» The records:
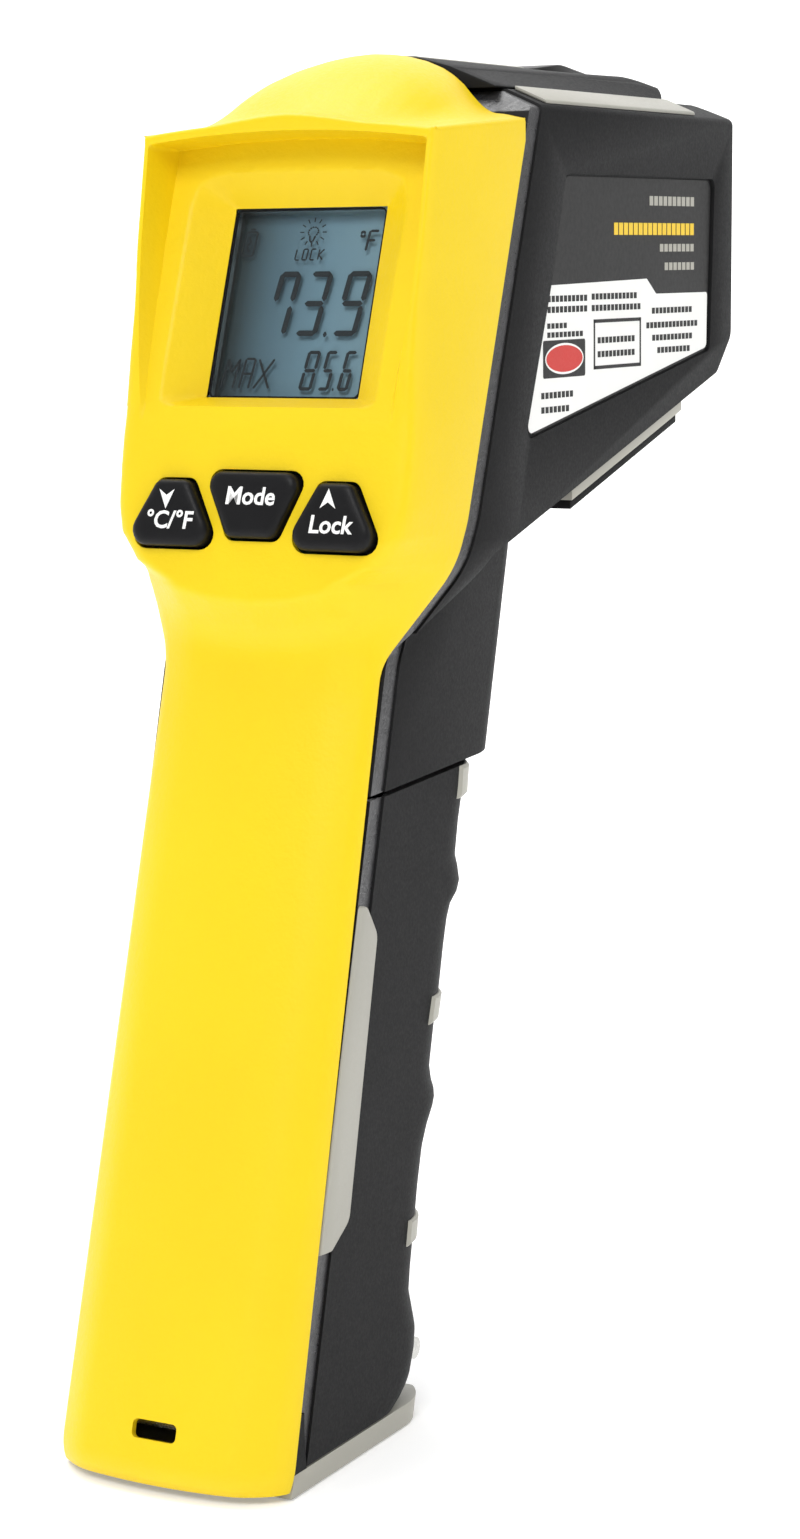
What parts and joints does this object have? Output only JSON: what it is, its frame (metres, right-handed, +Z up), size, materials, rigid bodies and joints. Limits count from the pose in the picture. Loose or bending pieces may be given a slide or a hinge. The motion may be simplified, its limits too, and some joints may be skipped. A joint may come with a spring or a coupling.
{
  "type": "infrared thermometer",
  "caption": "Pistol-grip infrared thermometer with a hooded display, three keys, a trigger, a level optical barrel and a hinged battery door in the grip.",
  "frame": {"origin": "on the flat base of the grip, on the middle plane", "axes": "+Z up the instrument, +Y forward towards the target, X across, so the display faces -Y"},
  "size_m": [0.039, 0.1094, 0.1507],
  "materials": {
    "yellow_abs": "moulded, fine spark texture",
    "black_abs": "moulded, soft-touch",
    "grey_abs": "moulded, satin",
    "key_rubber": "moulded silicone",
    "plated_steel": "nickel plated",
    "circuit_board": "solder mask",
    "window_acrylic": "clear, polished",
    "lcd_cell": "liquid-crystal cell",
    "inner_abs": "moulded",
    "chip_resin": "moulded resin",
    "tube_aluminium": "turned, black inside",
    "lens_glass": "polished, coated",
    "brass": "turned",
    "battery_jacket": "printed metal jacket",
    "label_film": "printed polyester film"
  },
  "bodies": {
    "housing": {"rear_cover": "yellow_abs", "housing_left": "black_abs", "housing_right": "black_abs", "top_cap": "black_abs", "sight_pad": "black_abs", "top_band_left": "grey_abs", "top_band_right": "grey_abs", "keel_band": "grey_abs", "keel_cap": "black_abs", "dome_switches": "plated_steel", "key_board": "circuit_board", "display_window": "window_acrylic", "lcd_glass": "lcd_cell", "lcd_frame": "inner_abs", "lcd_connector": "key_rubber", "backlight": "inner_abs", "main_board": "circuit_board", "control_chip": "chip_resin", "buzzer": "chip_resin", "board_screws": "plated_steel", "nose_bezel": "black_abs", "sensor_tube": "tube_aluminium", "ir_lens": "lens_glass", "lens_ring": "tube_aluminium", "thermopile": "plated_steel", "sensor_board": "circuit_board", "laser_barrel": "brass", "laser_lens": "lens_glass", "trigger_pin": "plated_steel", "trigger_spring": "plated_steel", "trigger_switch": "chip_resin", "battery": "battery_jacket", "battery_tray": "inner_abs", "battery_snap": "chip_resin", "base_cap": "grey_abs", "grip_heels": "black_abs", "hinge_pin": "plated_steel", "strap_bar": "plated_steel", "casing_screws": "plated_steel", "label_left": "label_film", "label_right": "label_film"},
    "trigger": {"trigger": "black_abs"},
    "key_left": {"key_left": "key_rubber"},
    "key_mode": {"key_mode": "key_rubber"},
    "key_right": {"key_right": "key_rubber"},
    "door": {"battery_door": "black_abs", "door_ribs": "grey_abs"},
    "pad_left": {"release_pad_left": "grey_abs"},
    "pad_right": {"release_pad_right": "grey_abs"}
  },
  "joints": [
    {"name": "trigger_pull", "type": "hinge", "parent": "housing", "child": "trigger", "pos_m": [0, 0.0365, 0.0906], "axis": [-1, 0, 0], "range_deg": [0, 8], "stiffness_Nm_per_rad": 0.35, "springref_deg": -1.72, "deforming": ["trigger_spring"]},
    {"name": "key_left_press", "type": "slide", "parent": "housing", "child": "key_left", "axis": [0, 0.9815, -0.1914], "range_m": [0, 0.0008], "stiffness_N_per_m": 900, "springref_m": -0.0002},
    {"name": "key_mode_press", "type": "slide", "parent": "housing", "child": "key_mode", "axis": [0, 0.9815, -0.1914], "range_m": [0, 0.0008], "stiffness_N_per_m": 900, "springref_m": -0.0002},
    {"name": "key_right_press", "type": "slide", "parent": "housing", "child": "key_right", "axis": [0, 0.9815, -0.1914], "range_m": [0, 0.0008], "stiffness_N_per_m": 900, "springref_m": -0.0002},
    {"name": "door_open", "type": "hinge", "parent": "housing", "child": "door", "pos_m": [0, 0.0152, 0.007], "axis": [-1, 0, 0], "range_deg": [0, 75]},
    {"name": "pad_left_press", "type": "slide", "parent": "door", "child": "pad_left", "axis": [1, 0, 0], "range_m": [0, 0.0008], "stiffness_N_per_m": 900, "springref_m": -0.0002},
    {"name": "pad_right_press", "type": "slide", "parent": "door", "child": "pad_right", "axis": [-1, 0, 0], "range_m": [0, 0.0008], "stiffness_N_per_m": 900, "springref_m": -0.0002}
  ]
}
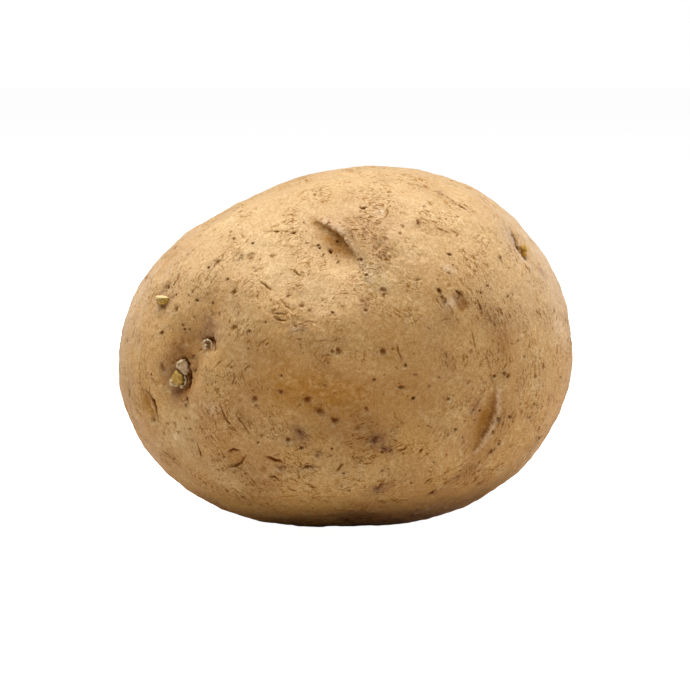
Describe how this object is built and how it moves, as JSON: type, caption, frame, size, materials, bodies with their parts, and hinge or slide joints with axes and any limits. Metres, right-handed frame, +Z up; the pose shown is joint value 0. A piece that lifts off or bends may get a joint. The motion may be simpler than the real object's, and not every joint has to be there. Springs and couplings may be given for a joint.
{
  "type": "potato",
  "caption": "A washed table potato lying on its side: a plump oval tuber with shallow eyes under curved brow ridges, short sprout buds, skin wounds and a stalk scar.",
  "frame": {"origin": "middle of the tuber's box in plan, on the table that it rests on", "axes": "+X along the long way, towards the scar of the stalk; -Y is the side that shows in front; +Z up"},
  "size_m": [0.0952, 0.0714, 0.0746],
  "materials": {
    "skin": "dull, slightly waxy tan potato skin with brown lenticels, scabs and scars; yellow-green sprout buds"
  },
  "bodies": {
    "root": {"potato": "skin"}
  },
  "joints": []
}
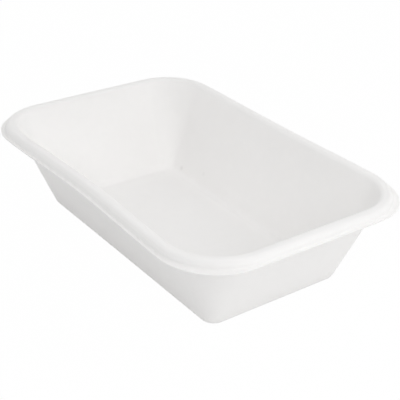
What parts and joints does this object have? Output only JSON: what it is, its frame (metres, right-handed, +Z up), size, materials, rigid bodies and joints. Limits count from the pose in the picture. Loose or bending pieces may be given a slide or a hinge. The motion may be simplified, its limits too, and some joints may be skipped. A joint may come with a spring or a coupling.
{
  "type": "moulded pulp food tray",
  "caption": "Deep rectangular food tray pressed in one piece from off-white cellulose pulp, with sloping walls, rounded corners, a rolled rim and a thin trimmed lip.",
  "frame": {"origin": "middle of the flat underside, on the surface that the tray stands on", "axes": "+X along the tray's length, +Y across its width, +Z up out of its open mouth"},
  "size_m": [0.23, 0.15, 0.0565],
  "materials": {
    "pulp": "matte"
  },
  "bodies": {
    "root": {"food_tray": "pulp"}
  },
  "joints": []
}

» Stated task:
The records above should be duplicated in full, exactly as given.

» Result for this exercise:
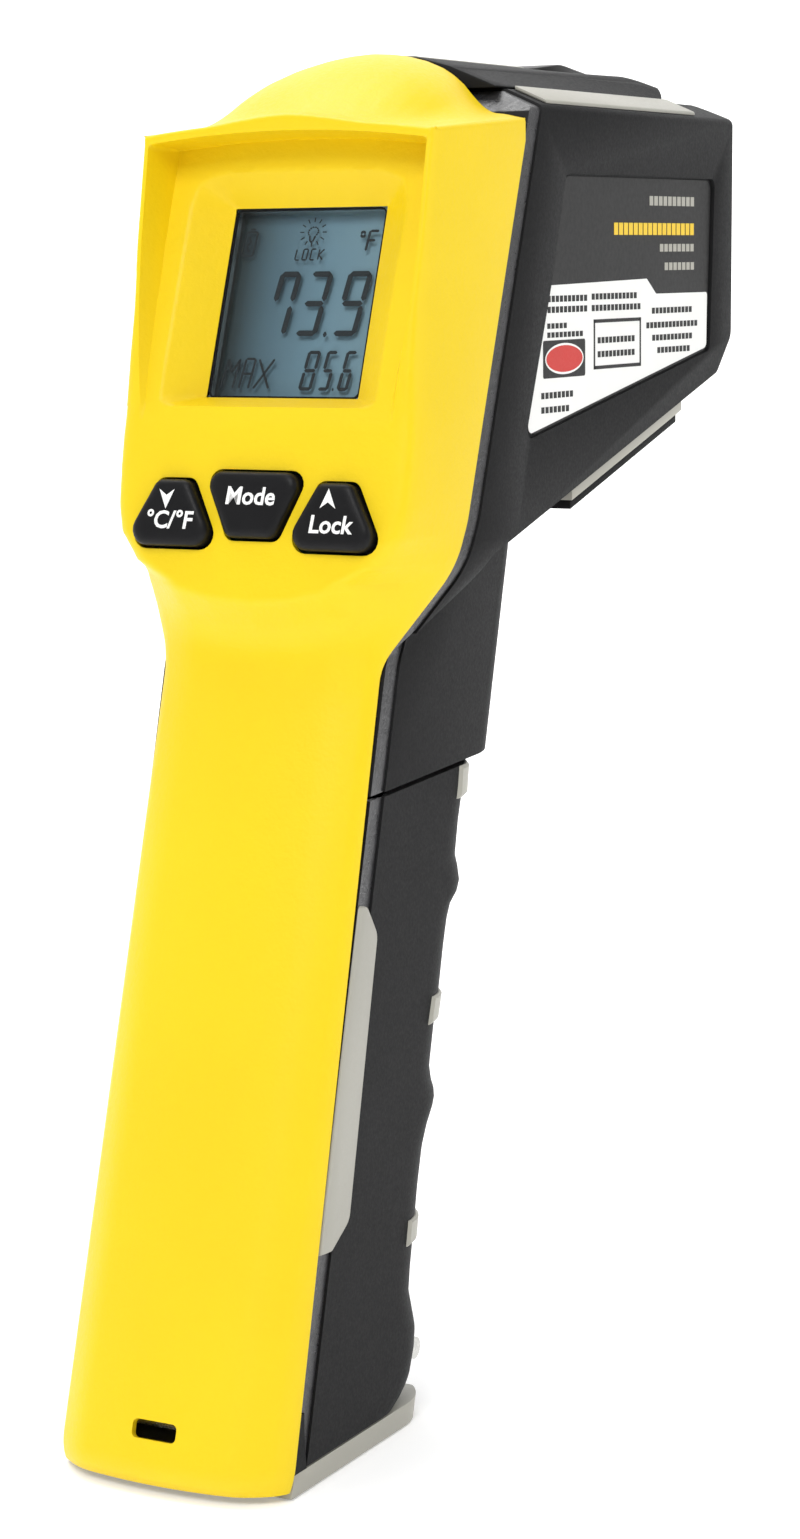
What parts and joints does this object have? Output only JSON: what it is, its frame (metres, right-handed, +Z up), size, materials, rigid bodies and joints. Limits count from the pose in the picture. Loose or bending pieces may be given a slide or a hinge. The motion may be simplified, its limits too, and some joints may be skipped. A joint may come with a spring or a coupling.
{
  "type": "infrared thermometer",
  "caption": "Pistol-grip infrared thermometer with a hooded display, three keys, a trigger, a level optical barrel and a hinged battery door in the grip.",
  "frame": {"origin": "on the flat base of the grip, on the middle plane", "axes": "+Z up the instrument, +Y forward towards the target, X across, so the display faces -Y"},
  "size_m": [0.039, 0.1094, 0.1507],
  "materials": {
    "yellow_abs": "moulded, fine spark texture",
    "black_abs": "moulded, soft-touch",
    "grey_abs": "moulded, satin",
    "key_rubber": "moulded silicone",
    "plated_steel": "nickel plated",
    "circuit_board": "solder mask",
    "window_acrylic": "clear, polished",
    "lcd_cell": "liquid-crystal cell",
    "inner_abs": "moulded",
    "chip_resin": "moulded resin",
    "tube_aluminium": "turned, black inside",
    "lens_glass": "polished, coated",
    "brass": "turned",
    "battery_jacket": "printed metal jacket",
    "label_film": "printed polyester film"
  },
  "bodies": {
    "housing": {"rear_cover": "yellow_abs", "housing_left": "black_abs", "housing_right": "black_abs", "top_cap": "black_abs", "sight_pad": "black_abs", "top_band_left": "grey_abs", "top_band_right": "grey_abs", "keel_band": "grey_abs", "keel_cap": "black_abs", "dome_switches": "plated_steel", "key_board": "circuit_board", "display_window": "window_acrylic", "lcd_glass": "lcd_cell", "lcd_frame": "inner_abs", "lcd_connector": "key_rubber", "backlight": "inner_abs", "main_board": "circuit_board", "control_chip": "chip_resin", "buzzer": "chip_resin", "board_screws": "plated_steel", "nose_bezel": "black_abs", "sensor_tube": "tube_aluminium", "ir_lens": "lens_glass", "lens_ring": "tube_aluminium", "thermopile": "plated_steel", "sensor_board": "circuit_board", "laser_barrel": "brass", "laser_lens": "lens_glass", "trigger_pin": "plated_steel", "trigger_spring": "plated_steel", "trigger_switch": "chip_resin", "battery": "battery_jacket", "battery_tray": "inner_abs", "battery_snap": "chip_resin", "base_cap": "grey_abs", "grip_heels": "black_abs", "hinge_pin": "plated_steel", "strap_bar": "plated_steel", "casing_screws": "plated_steel", "label_left": "label_film", "label_right": "label_film"},
    "trigger": {"trigger": "black_abs"},
    "key_left": {"key_left": "key_rubber"},
    "key_mode": {"key_mode": "key_rubber"},
    "key_right": {"key_right": "key_rubber"},
    "door": {"battery_door": "black_abs", "door_ribs": "grey_abs"},
    "pad_left": {"release_pad_left": "grey_abs"},
    "pad_right": {"release_pad_right": "grey_abs"}
  },
  "joints": [
    {"name": "trigger_pull", "type": "hinge", "parent": "housing", "child": "trigger", "pos_m": [0, 0.0365, 0.0906], "axis": [-1, 0, 0], "range_deg": [0, 8], "stiffness_Nm_per_rad": 0.35, "springref_deg": -1.72, "deforming": ["trigger_spring"]},
    {"name": "key_left_press", "type": "slide", "parent": "housing", "child": "key_left", "axis": [0, 0.9815, -0.1914], "range_m": [0, 0.0008], "stiffness_N_per_m": 900, "springref_m": -0.0002},
    {"name": "key_mode_press", "type": "slide", "parent": "housing", "child": "key_mode", "axis": [0, 0.9815, -0.1914], "range_m": [0, 0.0008], "stiffness_N_per_m": 900, "springref_m": -0.0002},
    {"name": "key_right_press", "type": "slide", "parent": "housing", "child": "key_right", "axis": [0, 0.9815, -0.1914], "range_m": [0, 0.0008], "stiffness_N_per_m": 900, "springref_m": -0.0002},
    {"name": "door_open", "type": "hinge", "parent": "housing", "child": "door", "pos_m": [0, 0.0152, 0.007], "axis": [-1, 0, 0], "range_deg": [0, 75]},
    {"name": "pad_left_press", "type": "slide", "parent": "door", "child": "pad_left", "axis": [1, 0, 0], "range_m": [0, 0.0008], "stiffness_N_per_m": 900, "springref_m": -0.0002},
    {"name": "pad_right_press", "type": "slide", "parent": "door", "child": "pad_right", "axis": [-1, 0, 0], "range_m": [0, 0.0008], "stiffness_N_per_m": 900, "springref_m": -0.0002}
  ]
}
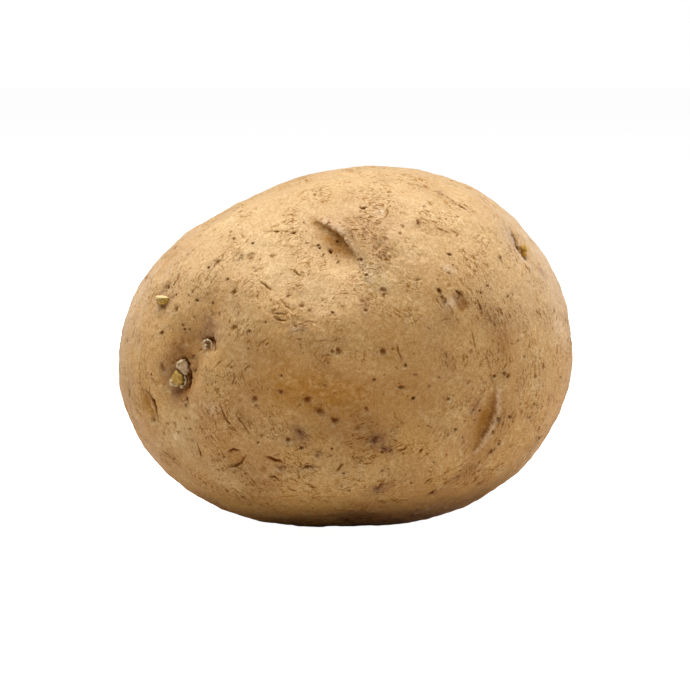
Describe how this object is built and how it moves, as JSON: type, caption, frame, size, materials, bodies with their parts, and hinge or slide joints with axes and any limits. Metres, right-handed frame, +Z up; the pose shown is joint value 0. A piece that lifts off or bends may get a joint. The motion may be simpler than the real object's, and not every joint has to be there. Springs and couplings may be given for a joint.
{
  "type": "potato",
  "caption": "A washed table potato lying on its side: a plump oval tuber with shallow eyes under curved brow ridges, short sprout buds, skin wounds and a stalk scar.",
  "frame": {"origin": "middle of the tuber's box in plan, on the table that it rests on", "axes": "+X along the long way, towards the scar of the stalk; -Y is the side that shows in front; +Z up"},
  "size_m": [0.0952, 0.0714, 0.0746],
  "materials": {
    "skin": "dull, slightly waxy tan potato skin with brown lenticels, scabs and scars; yellow-green sprout buds"
  },
  "bodies": {
    "root": {"potato": "skin"}
  },
  "joints": []
}
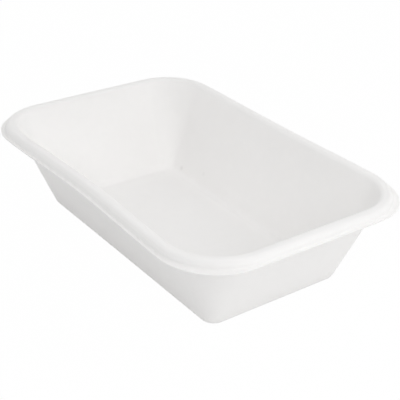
What parts and joints does this object have? Output only JSON: what it is, its frame (metres, right-handed, +Z up), size, materials, rigid bodies and joints. Limits count from the pose in the picture. Loose or bending pieces may be given a slide or a hinge. The motion may be simplified, its limits too, and some joints may be skipped. A joint may come with a spring or a coupling.
{
  "type": "moulded pulp food tray",
  "caption": "Deep rectangular food tray pressed in one piece from off-white cellulose pulp, with sloping walls, rounded corners, a rolled rim and a thin trimmed lip.",
  "frame": {"origin": "middle of the flat underside, on the surface that the tray stands on", "axes": "+X along the tray's length, +Y across its width, +Z up out of its open mouth"},
  "size_m": [0.23, 0.15, 0.0565],
  "materials": {
    "pulp": "matte"
  },
  "bodies": {
    "root": {"food_tray": "pulp"}
  },
  "joints": []
}